Достоевский, он безвоздушный – воздух откачан. Там клокочущая страсть, мысль и нет ни одного пейзажа. Там нет толстовского или бунинского описания. Там все время надо находить возможность то, что он пишет, между строк насыщать кислородом, атмосферой. У него атмосферы нет. И все очень напряжено – нигде нет паузы, когда человек сидит и слушает, как поют птицы. И потом, он очень городской. Единственный писатель, который мог работать в Петербурге. Все лучшее великие написали кто в Болдино, кто в Риме, кто в Ясной Поляне. Александр Сергеевич вообще написал про Петербург страшное произведение «Медный всадник». А Достоевский – он со всем этим Петербургом: ледяным, промозглым, со всеми этими подворотнями. Он один, больше никто. Другие сюда приезжали книги печатать, продавать и кутить.

Вместо послесловия

Легойда: Мел Гибсон, говорят, собирается снимать продолжение «Страстей Христовых». А вообще, можно ли снимать на евангельскую тему? Можно ли актеру играть Христа? Где поставить точку во фразе: «Снимать нельзя воздержаться»?
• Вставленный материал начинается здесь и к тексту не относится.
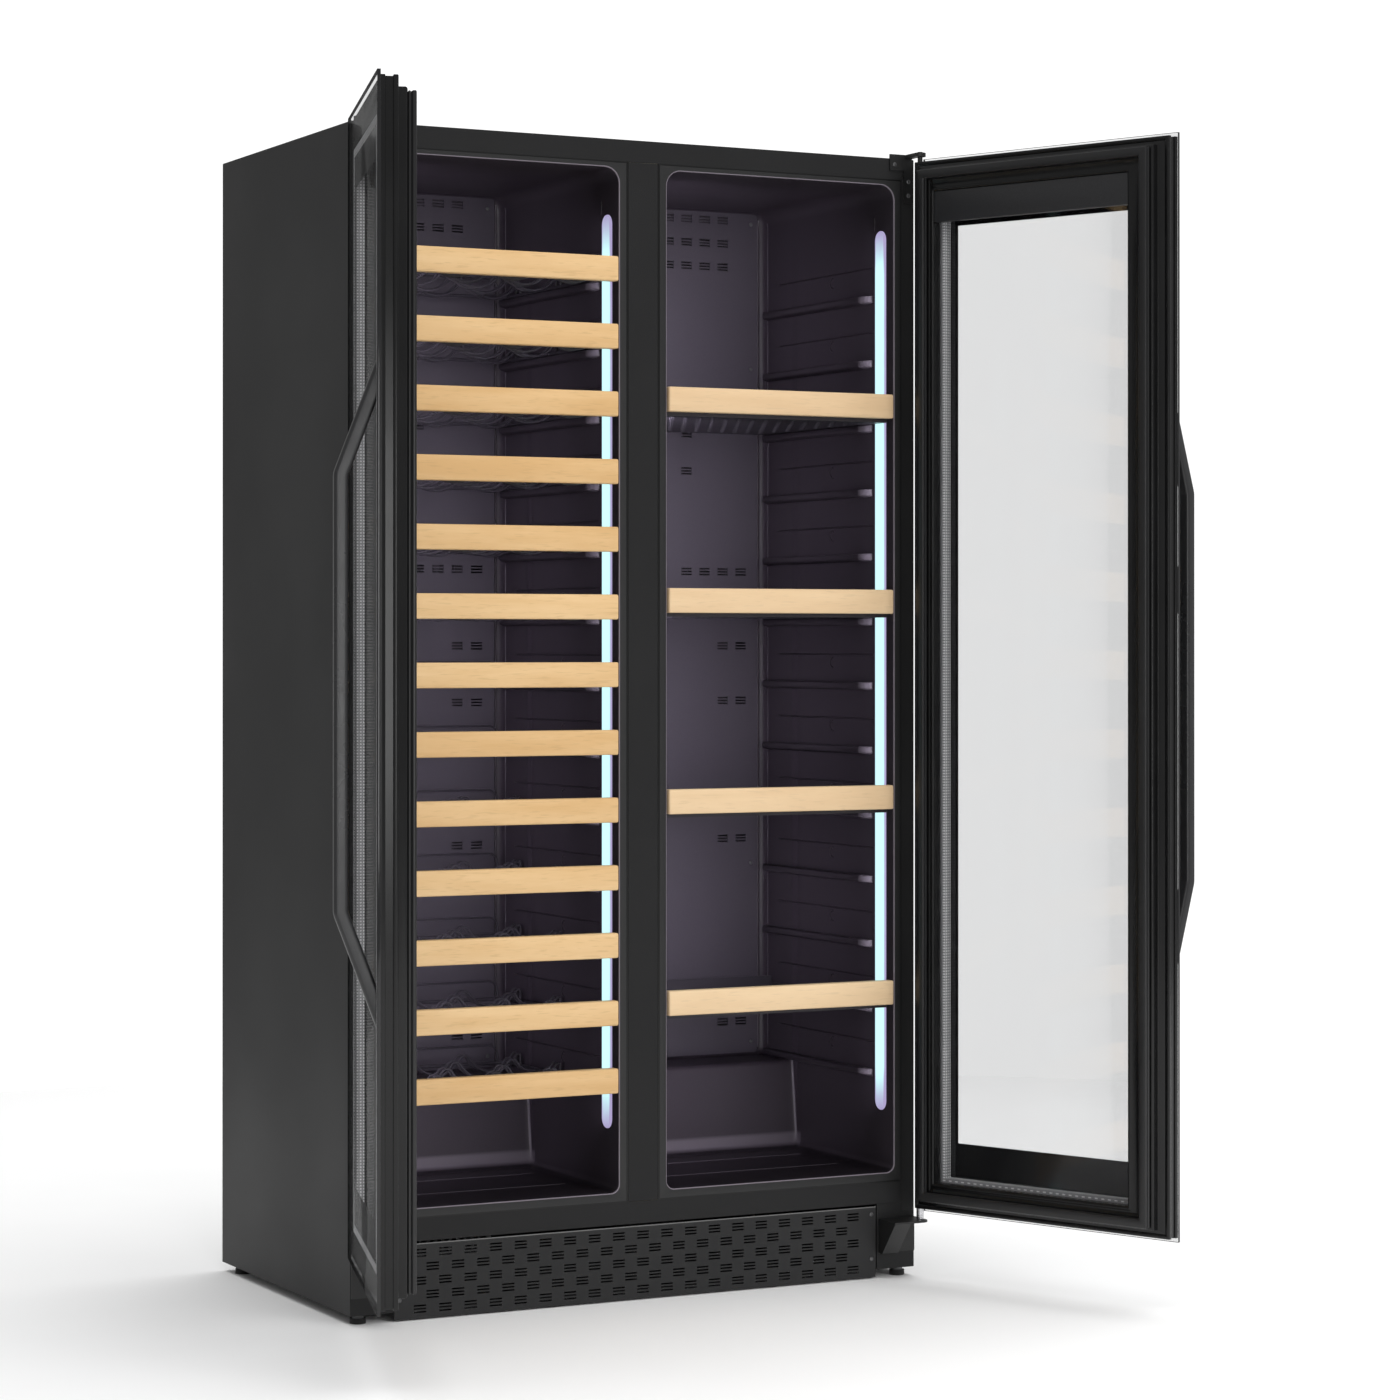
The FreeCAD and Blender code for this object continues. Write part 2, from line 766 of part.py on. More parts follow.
def cooling_unit():
    pieces = [compressor(), condenser(), evaporator(), fan_motor()]
    pieces += [mirrored(evaporator()), mirrored(fan_motor())]
    return Part.makeCompound(pieces)


# ---- Hinges ----------------------------------------------------------------------------
def lower_places():
    """Screw places on the right lower hinge."""
    x = half_width - lower_bracket_width + lower_screw_inset
    high = lower_bracket_top - lower_screw_drop
    across, down = lower_screw_pitch
    points = [(x, high - down), (x, high), (x + across, high)]
    return [Vector(place_x, -bracket_sheet, z) for place_x, z in points]


def is_shelf_corner(edge):
    """True for the lower bracket's free corner, in front of the cabinet and beyond the pin."""
    centre = edge.CenterOfMass
    return runs_along(edge, UP) and centre.y < -1 and centre.x > pivot_x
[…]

Михалков: Если бы я не видел картину Маджи Маджиди про Мохаммеда, то поставил бы после «нельзя». Но это гениальная картина. Просто гениальная. Запрещенная в Египте, еще где-то, потому что его же нельзя показывать. Его там лица нигде и не показывают. Но с точки зрения поэзии веры – вот что надо показывать в стране, где существуют разные конфессии. Это невероятная любовь и восхищение. Там есть сцена, когда в Мекке дед его держит, и идет какое-то нападение – на слонах, какие-то эфиопы. И летят птицы. И у каждой птицы камень в клюве. И дед молится. И вдруг все эти птицы выплевывают все эти камни и слоны падают. Это так поэтично сделано – невероятно. Вот если можно было бы снять такой чистоты веры и такой сказочной наивности фильм на православную тему… До этого фильма я говорил: нельзя. И я не могу сказать: надо снимать – потому что я не знаю как. Остается воздержаться, скорее всего, пока не поймешь – как.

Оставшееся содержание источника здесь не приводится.